• Data listing:
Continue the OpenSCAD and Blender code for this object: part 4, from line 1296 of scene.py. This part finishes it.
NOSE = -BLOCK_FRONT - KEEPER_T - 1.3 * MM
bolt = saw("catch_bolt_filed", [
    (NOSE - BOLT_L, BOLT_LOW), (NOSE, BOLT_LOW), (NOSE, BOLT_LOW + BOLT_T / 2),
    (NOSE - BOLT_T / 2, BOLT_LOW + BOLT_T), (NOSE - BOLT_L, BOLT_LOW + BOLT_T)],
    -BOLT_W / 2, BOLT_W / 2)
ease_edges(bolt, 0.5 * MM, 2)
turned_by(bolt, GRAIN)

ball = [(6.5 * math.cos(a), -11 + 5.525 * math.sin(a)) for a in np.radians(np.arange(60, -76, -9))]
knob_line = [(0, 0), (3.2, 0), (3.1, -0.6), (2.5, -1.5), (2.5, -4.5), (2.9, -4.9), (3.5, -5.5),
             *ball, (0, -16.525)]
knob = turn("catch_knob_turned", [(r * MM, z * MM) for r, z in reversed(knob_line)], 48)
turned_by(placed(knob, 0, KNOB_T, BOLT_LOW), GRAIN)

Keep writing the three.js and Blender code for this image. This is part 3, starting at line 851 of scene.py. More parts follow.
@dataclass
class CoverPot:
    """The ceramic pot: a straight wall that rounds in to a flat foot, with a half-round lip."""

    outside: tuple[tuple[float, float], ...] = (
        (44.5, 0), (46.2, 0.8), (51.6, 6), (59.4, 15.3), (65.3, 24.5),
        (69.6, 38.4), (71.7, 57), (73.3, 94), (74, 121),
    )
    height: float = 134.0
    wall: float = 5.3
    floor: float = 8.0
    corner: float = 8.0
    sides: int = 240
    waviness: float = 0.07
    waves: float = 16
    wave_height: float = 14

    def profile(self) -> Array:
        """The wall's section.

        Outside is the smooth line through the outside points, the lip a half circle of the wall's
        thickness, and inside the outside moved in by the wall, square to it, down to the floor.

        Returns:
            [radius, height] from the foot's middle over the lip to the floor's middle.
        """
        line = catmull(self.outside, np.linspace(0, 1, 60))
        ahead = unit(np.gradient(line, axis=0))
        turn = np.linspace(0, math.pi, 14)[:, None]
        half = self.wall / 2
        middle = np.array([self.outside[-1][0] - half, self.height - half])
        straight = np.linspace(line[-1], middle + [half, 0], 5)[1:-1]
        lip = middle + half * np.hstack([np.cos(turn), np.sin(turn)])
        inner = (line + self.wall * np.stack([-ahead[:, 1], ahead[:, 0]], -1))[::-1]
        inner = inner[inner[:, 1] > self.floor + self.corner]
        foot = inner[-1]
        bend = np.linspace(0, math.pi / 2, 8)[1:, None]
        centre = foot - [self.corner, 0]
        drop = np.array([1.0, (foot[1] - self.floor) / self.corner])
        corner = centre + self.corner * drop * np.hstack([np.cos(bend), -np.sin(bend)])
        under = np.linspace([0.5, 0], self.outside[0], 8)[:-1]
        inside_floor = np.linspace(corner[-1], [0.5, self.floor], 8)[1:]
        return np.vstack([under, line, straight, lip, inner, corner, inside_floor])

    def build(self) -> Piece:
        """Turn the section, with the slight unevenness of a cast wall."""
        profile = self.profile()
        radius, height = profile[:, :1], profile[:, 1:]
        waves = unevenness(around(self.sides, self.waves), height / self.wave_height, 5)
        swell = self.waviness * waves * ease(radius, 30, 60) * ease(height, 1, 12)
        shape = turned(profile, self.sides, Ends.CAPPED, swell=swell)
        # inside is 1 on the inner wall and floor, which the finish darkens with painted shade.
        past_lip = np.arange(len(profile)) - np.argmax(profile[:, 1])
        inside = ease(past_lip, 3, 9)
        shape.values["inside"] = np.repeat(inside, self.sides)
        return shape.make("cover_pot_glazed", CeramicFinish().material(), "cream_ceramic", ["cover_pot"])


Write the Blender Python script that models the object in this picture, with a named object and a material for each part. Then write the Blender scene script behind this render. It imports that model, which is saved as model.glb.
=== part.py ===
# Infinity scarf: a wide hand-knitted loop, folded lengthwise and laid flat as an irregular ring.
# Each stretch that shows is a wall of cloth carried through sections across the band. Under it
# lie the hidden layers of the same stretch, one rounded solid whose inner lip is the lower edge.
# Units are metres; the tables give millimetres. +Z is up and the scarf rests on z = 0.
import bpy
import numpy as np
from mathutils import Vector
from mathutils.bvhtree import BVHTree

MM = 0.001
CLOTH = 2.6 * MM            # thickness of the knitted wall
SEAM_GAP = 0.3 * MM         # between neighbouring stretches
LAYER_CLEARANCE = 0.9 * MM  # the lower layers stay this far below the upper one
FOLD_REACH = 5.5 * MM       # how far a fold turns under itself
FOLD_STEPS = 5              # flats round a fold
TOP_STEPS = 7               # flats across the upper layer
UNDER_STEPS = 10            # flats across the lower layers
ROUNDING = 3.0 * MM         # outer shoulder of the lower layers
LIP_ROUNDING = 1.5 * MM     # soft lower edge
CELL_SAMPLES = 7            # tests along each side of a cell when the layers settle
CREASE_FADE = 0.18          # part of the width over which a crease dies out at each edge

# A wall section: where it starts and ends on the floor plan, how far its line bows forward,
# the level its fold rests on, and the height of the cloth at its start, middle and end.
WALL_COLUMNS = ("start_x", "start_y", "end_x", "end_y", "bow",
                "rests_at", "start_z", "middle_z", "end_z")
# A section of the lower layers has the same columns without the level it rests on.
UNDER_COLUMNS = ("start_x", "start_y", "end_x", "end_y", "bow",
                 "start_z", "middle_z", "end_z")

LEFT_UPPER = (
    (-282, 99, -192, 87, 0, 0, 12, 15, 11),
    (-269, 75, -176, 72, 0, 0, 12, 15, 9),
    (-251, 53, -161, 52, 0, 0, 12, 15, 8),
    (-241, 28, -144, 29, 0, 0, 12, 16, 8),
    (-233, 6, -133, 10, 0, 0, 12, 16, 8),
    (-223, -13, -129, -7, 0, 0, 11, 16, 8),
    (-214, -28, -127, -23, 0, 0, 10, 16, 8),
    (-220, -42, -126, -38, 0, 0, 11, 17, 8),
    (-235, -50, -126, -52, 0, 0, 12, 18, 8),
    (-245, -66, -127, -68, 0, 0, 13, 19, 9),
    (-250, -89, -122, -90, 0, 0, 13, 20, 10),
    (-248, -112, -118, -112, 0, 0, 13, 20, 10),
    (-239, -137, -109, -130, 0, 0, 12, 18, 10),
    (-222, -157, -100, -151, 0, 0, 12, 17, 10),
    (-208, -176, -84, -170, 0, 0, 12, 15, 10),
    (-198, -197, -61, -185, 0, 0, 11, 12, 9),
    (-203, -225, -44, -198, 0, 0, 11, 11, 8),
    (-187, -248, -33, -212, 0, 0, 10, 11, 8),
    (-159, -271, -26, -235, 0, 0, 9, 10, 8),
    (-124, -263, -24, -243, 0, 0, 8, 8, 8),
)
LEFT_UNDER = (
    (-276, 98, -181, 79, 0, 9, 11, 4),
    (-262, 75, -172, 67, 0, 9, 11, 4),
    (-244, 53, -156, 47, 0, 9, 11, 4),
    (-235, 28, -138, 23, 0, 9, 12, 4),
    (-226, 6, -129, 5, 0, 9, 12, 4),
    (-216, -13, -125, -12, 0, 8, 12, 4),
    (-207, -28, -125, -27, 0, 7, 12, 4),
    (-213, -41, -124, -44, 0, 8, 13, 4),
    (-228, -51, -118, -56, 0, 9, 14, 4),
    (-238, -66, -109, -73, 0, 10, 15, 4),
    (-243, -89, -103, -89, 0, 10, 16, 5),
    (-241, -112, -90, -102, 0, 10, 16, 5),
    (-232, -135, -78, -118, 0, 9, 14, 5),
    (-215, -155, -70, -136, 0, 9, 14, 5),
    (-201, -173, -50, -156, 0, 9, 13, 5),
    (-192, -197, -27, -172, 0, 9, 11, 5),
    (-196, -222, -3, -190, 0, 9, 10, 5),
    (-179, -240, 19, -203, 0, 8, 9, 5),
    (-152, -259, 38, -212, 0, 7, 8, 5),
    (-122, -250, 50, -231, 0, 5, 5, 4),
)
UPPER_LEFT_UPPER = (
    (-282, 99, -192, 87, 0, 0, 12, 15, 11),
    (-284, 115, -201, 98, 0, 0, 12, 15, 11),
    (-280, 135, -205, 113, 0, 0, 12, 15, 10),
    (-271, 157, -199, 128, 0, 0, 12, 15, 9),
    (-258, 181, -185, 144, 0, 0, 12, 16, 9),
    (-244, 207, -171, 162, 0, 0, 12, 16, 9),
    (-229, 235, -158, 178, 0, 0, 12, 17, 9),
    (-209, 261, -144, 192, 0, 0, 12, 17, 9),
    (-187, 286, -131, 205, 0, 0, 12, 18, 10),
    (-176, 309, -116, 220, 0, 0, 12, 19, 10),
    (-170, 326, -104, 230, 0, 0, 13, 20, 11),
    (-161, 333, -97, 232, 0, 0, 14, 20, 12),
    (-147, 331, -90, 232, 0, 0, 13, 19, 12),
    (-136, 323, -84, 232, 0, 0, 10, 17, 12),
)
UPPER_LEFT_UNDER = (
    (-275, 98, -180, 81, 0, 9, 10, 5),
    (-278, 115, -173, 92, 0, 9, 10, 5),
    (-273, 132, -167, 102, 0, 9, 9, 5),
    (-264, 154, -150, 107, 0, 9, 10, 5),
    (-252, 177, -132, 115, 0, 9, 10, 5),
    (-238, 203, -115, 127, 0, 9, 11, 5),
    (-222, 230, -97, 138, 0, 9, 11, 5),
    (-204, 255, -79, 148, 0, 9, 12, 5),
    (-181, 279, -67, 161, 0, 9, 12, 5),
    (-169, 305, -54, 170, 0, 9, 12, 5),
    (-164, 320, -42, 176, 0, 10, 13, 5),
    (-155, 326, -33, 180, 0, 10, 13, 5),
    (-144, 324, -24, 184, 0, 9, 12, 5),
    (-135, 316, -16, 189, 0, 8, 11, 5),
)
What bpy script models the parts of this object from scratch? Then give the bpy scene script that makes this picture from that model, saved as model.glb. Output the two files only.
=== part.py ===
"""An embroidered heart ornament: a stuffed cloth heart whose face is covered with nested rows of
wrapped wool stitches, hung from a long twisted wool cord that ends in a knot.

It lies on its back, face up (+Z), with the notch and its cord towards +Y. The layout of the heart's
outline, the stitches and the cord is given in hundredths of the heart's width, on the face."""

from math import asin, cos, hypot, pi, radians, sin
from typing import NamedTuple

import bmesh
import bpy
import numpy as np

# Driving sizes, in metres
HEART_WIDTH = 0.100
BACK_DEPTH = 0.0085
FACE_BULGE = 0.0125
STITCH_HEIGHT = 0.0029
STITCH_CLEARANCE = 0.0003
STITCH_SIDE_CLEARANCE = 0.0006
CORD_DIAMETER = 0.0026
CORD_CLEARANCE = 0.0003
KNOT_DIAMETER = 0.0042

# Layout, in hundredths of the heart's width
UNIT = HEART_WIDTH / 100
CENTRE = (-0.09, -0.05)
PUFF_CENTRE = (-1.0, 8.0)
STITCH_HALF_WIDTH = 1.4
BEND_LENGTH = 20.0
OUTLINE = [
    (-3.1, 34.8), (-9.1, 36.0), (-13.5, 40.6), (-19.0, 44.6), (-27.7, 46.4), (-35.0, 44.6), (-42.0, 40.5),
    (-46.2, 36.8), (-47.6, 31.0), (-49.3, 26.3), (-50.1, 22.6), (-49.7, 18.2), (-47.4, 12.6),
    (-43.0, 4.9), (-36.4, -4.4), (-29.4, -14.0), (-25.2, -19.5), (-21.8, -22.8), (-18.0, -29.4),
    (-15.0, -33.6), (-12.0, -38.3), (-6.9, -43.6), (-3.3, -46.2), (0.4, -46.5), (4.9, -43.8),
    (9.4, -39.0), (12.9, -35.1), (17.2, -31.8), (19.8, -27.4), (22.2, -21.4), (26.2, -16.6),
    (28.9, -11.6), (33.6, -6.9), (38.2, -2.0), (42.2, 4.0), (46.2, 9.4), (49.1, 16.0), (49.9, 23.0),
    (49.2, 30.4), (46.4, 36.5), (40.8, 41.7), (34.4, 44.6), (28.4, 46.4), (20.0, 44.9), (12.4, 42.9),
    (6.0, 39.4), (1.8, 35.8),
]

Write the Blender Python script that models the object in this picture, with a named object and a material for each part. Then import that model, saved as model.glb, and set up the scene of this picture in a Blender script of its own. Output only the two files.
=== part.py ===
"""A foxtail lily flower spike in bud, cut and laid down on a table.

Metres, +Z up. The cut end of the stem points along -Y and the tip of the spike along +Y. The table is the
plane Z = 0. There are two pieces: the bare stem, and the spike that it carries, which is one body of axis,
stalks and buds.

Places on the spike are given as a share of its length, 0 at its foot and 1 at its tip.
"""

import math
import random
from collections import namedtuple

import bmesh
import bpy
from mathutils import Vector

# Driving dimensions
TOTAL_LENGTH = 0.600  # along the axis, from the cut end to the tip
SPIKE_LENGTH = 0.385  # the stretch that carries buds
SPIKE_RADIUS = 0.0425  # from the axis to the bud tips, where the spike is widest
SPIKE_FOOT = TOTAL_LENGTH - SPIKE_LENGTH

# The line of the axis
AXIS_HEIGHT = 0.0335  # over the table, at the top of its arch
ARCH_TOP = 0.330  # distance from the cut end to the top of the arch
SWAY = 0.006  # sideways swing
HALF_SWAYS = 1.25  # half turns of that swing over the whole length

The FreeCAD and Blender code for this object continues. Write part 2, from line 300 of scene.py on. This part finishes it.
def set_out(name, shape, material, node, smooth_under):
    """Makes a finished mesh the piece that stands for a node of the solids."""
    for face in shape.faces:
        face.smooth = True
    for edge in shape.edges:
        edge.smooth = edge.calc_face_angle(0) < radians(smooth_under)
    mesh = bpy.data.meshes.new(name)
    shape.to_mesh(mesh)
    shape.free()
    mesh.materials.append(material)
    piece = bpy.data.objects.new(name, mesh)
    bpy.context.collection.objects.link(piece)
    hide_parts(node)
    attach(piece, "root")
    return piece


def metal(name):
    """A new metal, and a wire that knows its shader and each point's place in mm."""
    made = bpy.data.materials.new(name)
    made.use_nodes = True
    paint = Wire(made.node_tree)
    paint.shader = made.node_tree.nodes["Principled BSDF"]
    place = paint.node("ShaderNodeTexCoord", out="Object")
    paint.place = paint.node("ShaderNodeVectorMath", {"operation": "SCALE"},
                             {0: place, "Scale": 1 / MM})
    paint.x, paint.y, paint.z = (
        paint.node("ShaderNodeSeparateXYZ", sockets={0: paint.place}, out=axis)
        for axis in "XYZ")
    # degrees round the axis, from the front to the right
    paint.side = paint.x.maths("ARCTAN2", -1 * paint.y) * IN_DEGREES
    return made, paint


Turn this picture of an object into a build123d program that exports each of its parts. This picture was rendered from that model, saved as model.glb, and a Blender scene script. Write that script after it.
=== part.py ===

• Aim:
Transcribe the records above exactly, beginning at the line that contains "The FreeCAD and" and ending with the line that contains "return piece", both included, and nothing else.

• Reply:
The FreeCAD and Blender code for this object continues. Write part 2, from line 300 of scene.py on. This part finishes it.
def set_out(name, shape, material, node, smooth_under):
    """Makes a finished mesh the piece that stands for a node of the solids."""
    for face in shape.faces:
        face.smooth = True
    for edge in shape.edges:
        edge.smooth = edge.calc_face_angle(0) < radians(smooth_under)
    mesh = bpy.data.meshes.new(name)
    shape.to_mesh(mesh)
    shape.free()
    mesh.materials.append(material)
    piece = bpy.data.objects.new(name, mesh)
    bpy.context.collection.objects.link(piece)
    hide_parts(node)
    attach(piece, "root")
    return piece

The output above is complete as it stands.